A government crisis in Kuwait was averted after the opposition fell short by one vote in its efforts to prevent the incoming Cabinet of Ministers from taking their seats in the National Assembly. Under Kuwait's constitution members of the government must also sit in the country's parliament
The Prime Minister and other members of the cabinet were sworn in this morning at the beginning of a regular session of the National Assembly, despite an attempt by opposition members to boycott the session and making it invalid. If 33 out of the 50 deputies fail to attend the session it will be invalidated, but the opposition could only get the support of 32, one short of the required number.
Opposition members were protesting against the Constitutional Court's decision to remove opposition leader Badr al-Dahhum despite the Court of Cassation’s decision to allow him to stand for election.
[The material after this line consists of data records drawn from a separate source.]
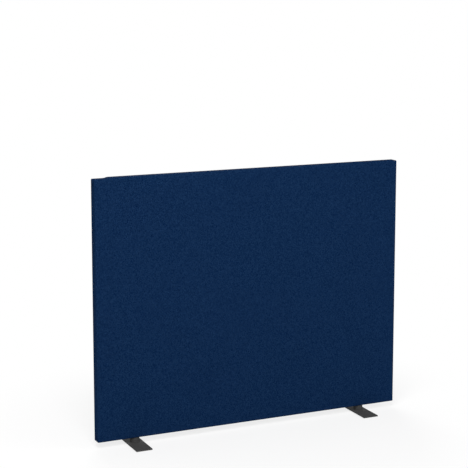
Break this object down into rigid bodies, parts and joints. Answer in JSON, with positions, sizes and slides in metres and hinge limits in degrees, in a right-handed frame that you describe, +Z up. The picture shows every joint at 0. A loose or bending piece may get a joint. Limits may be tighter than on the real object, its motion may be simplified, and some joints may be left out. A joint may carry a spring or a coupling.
{
  "type": "freestanding screen",
  "caption": "Low freestanding office screen: a fabric-covered upright panel carried by flat steel plate feet, with a small gap above the floor.",
  "frame": {"origin": "on the floor under the middle of the panel, at the underside of the foot pads", "axes": "+X along the panel's width to the right seen from the front, +Y from the front to the back, +Z up"},
  "size_m": [1.5, 0.25, 1.2],
  "materials": {
    "cover_fabric": "matte",
    "padding_felt": "matte",
    "infill_felt": "matte",
    "frame_timber": "matte",
    "hardboard": "matte",
    "tack_card": "matte",
    "feet_steel": "satin",
    "zinc_steel": "satin",
    "staple_wire": "satin",
    "pad_rubber": "matte"
  },
  "bodies": {
    "root": {"front_cover": "cover_fabric", "rear_cover": "cover_fabric", "front_padding": "padding_felt", "rear_padding": "padding_felt", "top_wadding": "padding_felt", "left_wadding": "padding_felt", "right_wadding": "padding_felt", "front_board": "hardboard", "rear_board": "hardboard", "top_rail": "frame_timber", "bottom_rail": "frame_timber", "left_stile": "frame_timber", "right_stile": "frame_timber", "left_stud": "frame_timber", "centre_stud": "frame_timber", "right_stud": "frame_timber", "left_foot_block": "frame_timber", "right_foot_block": "frame_timber", "far_left_infill": "infill_felt", "left_infill": "infill_felt", "right_infill": "infill_felt", "far_right_infill": "infill_felt", "frame_screws": "zinc_steel", "cover_staples": "staple_wire", "top_tack_strip": "tack_card", "bottom_tack_strip": "tack_card", "left_tack_strip": "tack_card", "right_tack_strip": "tack_card", "left_foot_plate": "feet_steel", "right_foot_plate": "feet_steel", "left_spacer": "feet_steel", "right_spacer": "feet_steel", "left_foot_pads": "pad_rubber", "right_foot_pads": "pad_rubber", "foot_bolts": "zinc_steel", "threaded_inserts": "zinc_steel"}
  },
  "joints": []
}
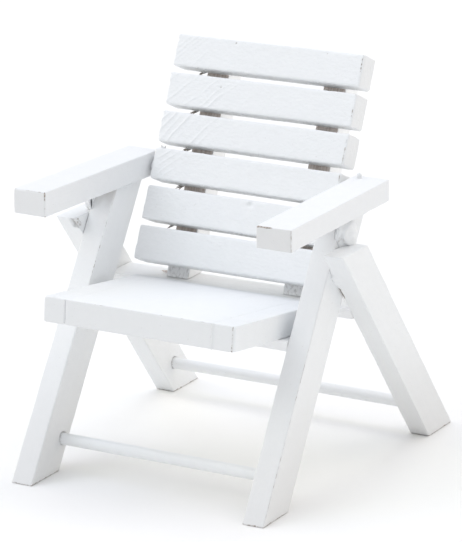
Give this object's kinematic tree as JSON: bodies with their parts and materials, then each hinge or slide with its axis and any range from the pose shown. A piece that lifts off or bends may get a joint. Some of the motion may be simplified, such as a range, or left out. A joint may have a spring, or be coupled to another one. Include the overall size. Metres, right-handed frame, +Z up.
{
  "type": "miniature garden armchair",
  "caption": "Miniature white-painted wooden garden armchair with crossed legs, a slatted leaning back, a boarded seat and flat square armrests.",
  "frame": {"origin": "on the floor, in the middle of the chair's width and depth", "axes": "+Z up, the chair faces -Y; left and right in node names are -X and +X, as seen from the front"},
  "size_m": [0.0972, 0.1099, 0.1201],
  "materials": {
    "painted_legs": "white paint on sawn softwood, satin, thin on the arrises",
    "painted_arms": "white paint on sawn softwood, satin",
    "half_painted_uprights": "bare softwood on the front, thin white paint on the sides and back",
    "painted_dowels": "white paint on a round stick, satin",
    "painted_rails": "thin white paint on flat strip",
    "painted_seat": "white paint on planed softwood, satin",
    "painted_slats": "white paint on rough-sawn softwood, bare and torn on the lower edges",
    "set_glue": "set glue painted over in white"
  },
  "bodies": {
    "root": {"front_leg_left": "painted_legs", "front_leg_right": "painted_legs", "rear_leg_left": "painted_legs", "rear_leg_right": "painted_legs", "armrest_left": "painted_arms", "armrest_right": "painted_arms", "back_upright_left": "half_painted_uprights", "back_upright_right": "half_painted_uprights", "front_stretcher": "painted_dowels", "rear_stretcher": "painted_dowels", "front_rail": "painted_rails", "rear_rail": "painted_rails", "seat_strip_left": "painted_seat", "seat_board_centre": "painted_seat", "seat_strip_right": "painted_seat", "back_slat_1": "painted_slats", "back_slat_2": "painted_slats", "back_slat_3": "painted_slats", "back_slat_4": "painted_slats", "back_slat_5": "painted_slats", "back_slat_6": "painted_slats", "leg_glue": "set_glue", "back_glue": "set_glue"}
  },
  "joints": []
}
A high-ranking source within the Kuwaiti government confirmed to newspaper Al-Arabi al-Jadeed that "significant movements by important parties within the Kuwaiti government led to the government getting enough support to take the hard-won oath and that the government used its last resort, which is the Emiri Order, to encourage deputies to attend the swearing-in session."
Kuwait's emir, Sheikh Nawaf al-Ahmad al-Sabah, on Monday called on members of parliament to allow the government to take the oath of office. The Emir stressed the need for co-operation between the executive and legislative branches.
After the swearing-in, the National Assembly approved a draft law to secure financing for banks in order to support locals who suffered during the pandemic. The Assembly is also set to discuss an amnesty bill pardoning people charged with storming parliament in 2011, including former parliamentarians in self-exile abroad.